INNOCENCE: The Role of Journalists in Freeing An Innocent Man

The fortuitous investigation of a case by persistent journalists, rather than the workings of the limited appellate process, has led to the exoneration of a number of innocent individuals. Maurice Possley (l.), a former reporter for the Chicago Tribune, recently wrote how he and fellow-journalist Steve Mills (r.) helped free Daniel Taylor (c.) in Illinois, where he had spent more than 20 years in prison. In 2001, the reporters published a story exposing the false and coerced confession that led to Taylor’s conviction, but it would be more than a decade before Taylor was freed. Evidence showed that Taylor was arrested for fighting and was in jail on the night of the murders in question. Eventually, the state discovered documents in the prosecutor’s files that had remained hidden for 19 years indicating police officers were certain Taylor was in jail and could not have committed the crime. Taylor's is among the 1,200 wrongful convictions listed in the National Registry of Exonerations. DPIC’s Innocence List includes 142 death row inmates who have been exonerated and freed. Such investigatory reporting contributed to Illinois's decision to abolish the death penalty in 2011.

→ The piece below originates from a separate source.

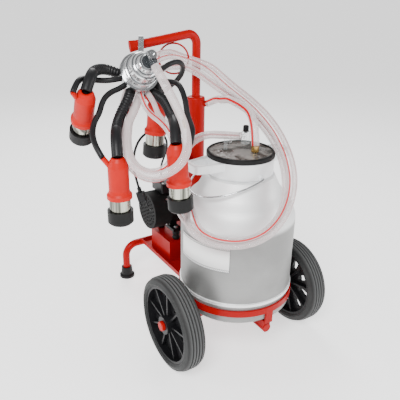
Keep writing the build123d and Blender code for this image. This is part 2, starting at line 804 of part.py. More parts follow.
milk_tube_2_points = [
    (-249, 149, 757), (-265, 130, 743), (-286, 117, 723), (-305, 101, 704), (-322, 76, 692),
    (-336, 48, 685), (-346, 25, 667), (-351, 11, 642),
]
cord_solid("milk_tube_2", milk_tube_2_points, 27)

milk_tube_3_points = [
    (-190, 178, 804), (-181, 178, 794), (-174, 176, 783), (-169, 171, 772), (-167, 165, 760),
    (-168, 160, 748), (-169, 158, 736),
]
cord_solid("milk_tube_3", milk_tube_3_points, 27)

milk_tube_4_points = [
    (-201, 150, 759), (-188, 127, 747), (-183, 99, 740), (-187, 70, 729), (-193, 43, 717),
    (-201, 15, 709), (-213, -12, 705), (-224, -34, 692), (-232, -50, 671),
]
cord_solid("milk_tube_4", milk_tube_4_points, 27)

# soft hoses and the mains cord
milk_hose_points = [
    (-218, 73, 829), (-212, 47, 800), (-207, 21, 771), (-203, -6, 742), (-204, -38, 714),
    (-215, -71, 688), (-226, -90, 660), (-253, -95, 632), (-289, -82, 614), (-320, -53, 618),
    (-332, -18, 638), (-322, 20, 661), (-308, 47, 682), (-289, 78, 703), (-262, 107, 716),
    (-238, 136, 729), (-216, 168, 740), (-192, 199, 752), (-165, 226, 770), (-131, 237, 787),
    (-94, 232, 799), (-60, 212, 800), (-30, 191, 786), (1, 175, 761), (31, 157, 736),
    (54, 129, 716), (65, 92, 700), (68, 53, 683), (72, 16, 663), (76, -19, 639), (76, -52, 613),
    (70, -81, 587), (59, -108, 559), (44, -131, 530), (25, -149, 501), (0, -160, 472),
    (-32, -162, 449), (-67, -155, 431), (-103, -139, 422), (-135, -117, 422), (-162, -88, 430),
    (-179, -55, 442), (-188, -16, 454), (-188, 18, 476), (-176, 43, 505), (-165, 63, 537),
    (-150, 76, 570), (-129, 84, 601), (-97, 88, 627), (-59, 79, 638), (-25, 54, 637), (20, 38, 632),
]
cord_solid("milk_hose", milk_hose_points, 21)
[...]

RECENT LEGISLATION: Texas Law To Protect the Innocent May Curtail Death Penalty

A new Texas law requiring DNA testing of all biological evidence prior to seeking the death penalty could reduce the number of capital cases. District Attorney Billy Byrd of Upshur County noted, "Essentially, every piece of evidence will have to be tested,” he said, which could delay trials more than a year. “Certainly, that will be the case. We will have to deal with certain delays and longer waits,” he added, noting it is not uncommon for DNA evidence to take more than a year to be processed. Nevertheless, Texas Attorney General Greg Abbott (a likely Republican candidate for governor) is a strong supporter of the law, as is Senator Rodney Ellis, Democrat of Houston, who introduced the bill. Abbott believes the law will eventually save the state time and resources, because the necessary testing will be done upfront.